I think it should go in LightGraphs. GraphMatrices should be completely independent of the storage format underlying the graph.
The code above should work (you will need to actually do the initialization). If it doesn't then it is probably because the other functions necessary (size, eltype,...) aren't defined for the graph type. I am back on campus next week so I will be back to working with graphs.
OK, I've created a matvec
branch in LightGraphs with the necessary code. Unfortunately, I have no way to test that it actually produces correct results with GraphMatrices. Could you test (and write some tests)? Thanks.

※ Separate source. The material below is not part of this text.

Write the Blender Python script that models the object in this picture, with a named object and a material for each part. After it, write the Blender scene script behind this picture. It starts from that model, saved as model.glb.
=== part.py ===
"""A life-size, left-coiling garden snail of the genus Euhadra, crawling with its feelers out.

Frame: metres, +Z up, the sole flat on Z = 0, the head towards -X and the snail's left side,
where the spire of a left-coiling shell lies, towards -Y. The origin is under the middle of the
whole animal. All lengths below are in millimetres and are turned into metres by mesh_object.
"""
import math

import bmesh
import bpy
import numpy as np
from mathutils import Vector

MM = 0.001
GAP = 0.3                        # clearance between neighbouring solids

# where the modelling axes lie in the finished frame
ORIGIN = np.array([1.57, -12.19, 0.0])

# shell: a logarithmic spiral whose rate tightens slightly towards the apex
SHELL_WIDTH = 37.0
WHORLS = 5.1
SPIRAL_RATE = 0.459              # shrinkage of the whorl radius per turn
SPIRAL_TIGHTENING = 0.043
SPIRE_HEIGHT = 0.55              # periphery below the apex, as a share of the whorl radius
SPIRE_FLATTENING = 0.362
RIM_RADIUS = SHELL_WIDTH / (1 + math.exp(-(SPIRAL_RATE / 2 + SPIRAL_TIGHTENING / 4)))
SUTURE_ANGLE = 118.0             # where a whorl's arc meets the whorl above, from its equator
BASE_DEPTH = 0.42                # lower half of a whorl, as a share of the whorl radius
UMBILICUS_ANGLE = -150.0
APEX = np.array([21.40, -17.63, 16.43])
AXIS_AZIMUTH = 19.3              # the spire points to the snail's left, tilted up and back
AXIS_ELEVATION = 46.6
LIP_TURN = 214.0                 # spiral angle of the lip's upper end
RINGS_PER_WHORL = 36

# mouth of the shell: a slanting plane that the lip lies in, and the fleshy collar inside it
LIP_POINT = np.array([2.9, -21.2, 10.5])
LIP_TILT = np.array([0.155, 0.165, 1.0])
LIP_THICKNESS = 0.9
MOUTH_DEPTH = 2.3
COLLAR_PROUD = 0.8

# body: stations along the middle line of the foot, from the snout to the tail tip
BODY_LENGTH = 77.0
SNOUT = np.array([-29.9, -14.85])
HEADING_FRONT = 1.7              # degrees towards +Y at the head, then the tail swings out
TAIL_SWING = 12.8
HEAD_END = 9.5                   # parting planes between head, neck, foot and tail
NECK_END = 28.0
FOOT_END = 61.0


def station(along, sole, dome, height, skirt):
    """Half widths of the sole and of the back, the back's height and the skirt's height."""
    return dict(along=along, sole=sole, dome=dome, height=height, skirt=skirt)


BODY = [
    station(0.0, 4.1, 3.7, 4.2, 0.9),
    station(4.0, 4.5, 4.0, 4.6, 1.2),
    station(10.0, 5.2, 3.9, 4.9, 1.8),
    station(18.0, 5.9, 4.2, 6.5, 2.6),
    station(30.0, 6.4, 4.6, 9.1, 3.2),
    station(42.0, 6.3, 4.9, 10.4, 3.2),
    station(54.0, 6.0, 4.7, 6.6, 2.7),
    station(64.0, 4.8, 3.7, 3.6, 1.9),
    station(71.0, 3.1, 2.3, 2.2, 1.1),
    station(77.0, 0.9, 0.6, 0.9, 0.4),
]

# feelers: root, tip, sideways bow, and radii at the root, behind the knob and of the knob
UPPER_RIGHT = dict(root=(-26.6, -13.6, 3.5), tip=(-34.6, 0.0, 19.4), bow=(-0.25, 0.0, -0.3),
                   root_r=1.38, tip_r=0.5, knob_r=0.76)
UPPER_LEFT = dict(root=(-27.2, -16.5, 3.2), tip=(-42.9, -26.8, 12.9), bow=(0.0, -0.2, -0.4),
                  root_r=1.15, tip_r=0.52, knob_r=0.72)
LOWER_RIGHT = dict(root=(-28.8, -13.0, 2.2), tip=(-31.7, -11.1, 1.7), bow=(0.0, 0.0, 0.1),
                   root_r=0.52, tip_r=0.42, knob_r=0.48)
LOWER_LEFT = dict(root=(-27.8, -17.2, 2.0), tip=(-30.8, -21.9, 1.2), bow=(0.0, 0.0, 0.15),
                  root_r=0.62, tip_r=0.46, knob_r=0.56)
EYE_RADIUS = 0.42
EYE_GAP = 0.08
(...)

Also, I error out if the length of the vector does not equal the number of vertices. Should we error if length < nv
and merely warn if it's >
?
Also also: should the *
be commutative? (That is, should I define *(v::Vector, g::SimpleGraph)
as well?)
julia> g = PathGraph(10)
{10, 9} undirected graph
julia> A = CombinatorialAdjacency(g)
ERROR: MethodError: `convert` has no method matching convert(::Type{GraphMatrices.CombinatorialAdjacency{T}}, ::LightGraphs.Graph)
This may have arisen from a call to the constructor GraphMatrices.CombinatorialAdjacency{T}(...),
since type constructors fall back to convert methods.

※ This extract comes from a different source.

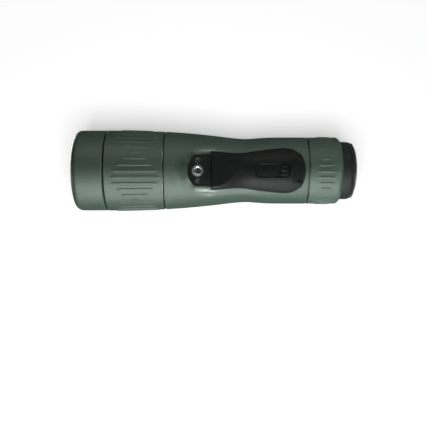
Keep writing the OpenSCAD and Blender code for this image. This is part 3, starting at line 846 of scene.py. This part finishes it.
# ------------------------------------------------------------------ foot plate and bush
def build_foot():
    edge_r = 0.75
    levels = [(4.0, 0.0), (edge_r, 0.0)]
    for k in range(1, 7):
        q = k / 6 * math.pi / 2
        levels.append((edge_r - edge_r * math.sin(q), edge_r * (1 - math.cos(q))))
    outline = fillet([(*FOOT[0], 0.9)] + FOOT[1:-1] + [(*FOOT[-1], 0.9)], seg=6)
    plate = make("foot_pad", *prism_z(lambda amount: inset(outline, amount), levels),
                 "foot_black", "chassis", "foot_plate", slot="black_plastic", sharp=30)
    # (x, radius, chamfer)
    holes = ((0, 5.42, 0.3), (-PIN_X, 1.97, 0.22), (PIN_X, 1.97, 0.22))
    bores = [round_cutter(x, 0, r, 64, [(-1, 0), (5.0, 0)]) for x, r, _ in holes]
    chamfers = [round_cutter(x, 0, r, 64, [(-0.2, -chamfer - 0.2), (chamfer, 0)])
                for x, r, chamfer in holes]
    cut(plate, bores + chamfers)


def build_collar():
    """Armour drawn up to the back of the foot plate, flaring out at its root."""
    rear = FOOT_REAR - 0.2
    corners = fillet(FOOT[1:-1] + [(FOOT_HALF_W, rear, 0.5), (-FOOT_HALF_W, rear, 0.5)], seg=4)
    outline = []
    # short steps, so that the finish can fade along the sides
    for a, b in zip(corners, corners[1:] + corners[:1]):
        m = max(1, int(math.hypot(b[0] - a[0], b[1] - a[1]) / 0.8))
        outline += [(a[0] + (b[0] - a[0]) * i / m, a[1] + (b[1] - a[1]) * i / m)
                    for i in range(m)]
    # (z, inset)
    levels = [(3.9, 0.25), (5.6, 0.2), (7.2, 0.05), (8.4, -0.2), (9.3, -0.5), (10.0, -0.85),
              (10.6, -1.3), (11.1, -1.85), (11.6, -2.6), (12.2, -3.6)]
    collar = make("armour_collar", *prism_z(lambda amount: inset(outline, amount), levels),
                  "armour", "chassis", sharp=40)
    paint_polish(collar, lambda x, y, z: (
        0.3 * smooth_step(-3.0, 3.0, y) - 0.5 * (1 - smooth_step(-9.5, 2.5, y))))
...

julia> A = CombinatorialAdjacency(adjacency_matrix(g))
GraphMatrices.CombinatorialAdjacency{Int64}(10x10 sparse matrix with 18 Int64 entries:
[2 , 1] = 1
[1 , 2] = 1
[3 , 2] = 1
[2 , 3] = 1
[4 , 3] = 1
[3 , 4] = 1
[5 , 4] = 1
[4 , 5] = 1
[6 , 5] = 1
[5 , 6] = 1
[7 , 6] = 1
[6 , 7] = 1
[8 , 7] = 1
[7 , 8] = 1
[9 , 8] = 1
[8 , 9] = 1
[10, 9] = 1
[9 , 10] = 1,[1,2,2,2,2,2,2,2,2,1])
I am looking into it. I'll make a PR I think we have a decision to make.
Can we close this until somebody else writes a graphs library and wants to integrate?
Fine by me. It's working :)
This works on LightGraphs, open a new issue if you want integration with a different graph library.
Currently this only uses CSC matrices and has only been tested on that. But you could have the adjacency matrix stored in a LightGraphs.jl or Graphs.jl Graph data structure.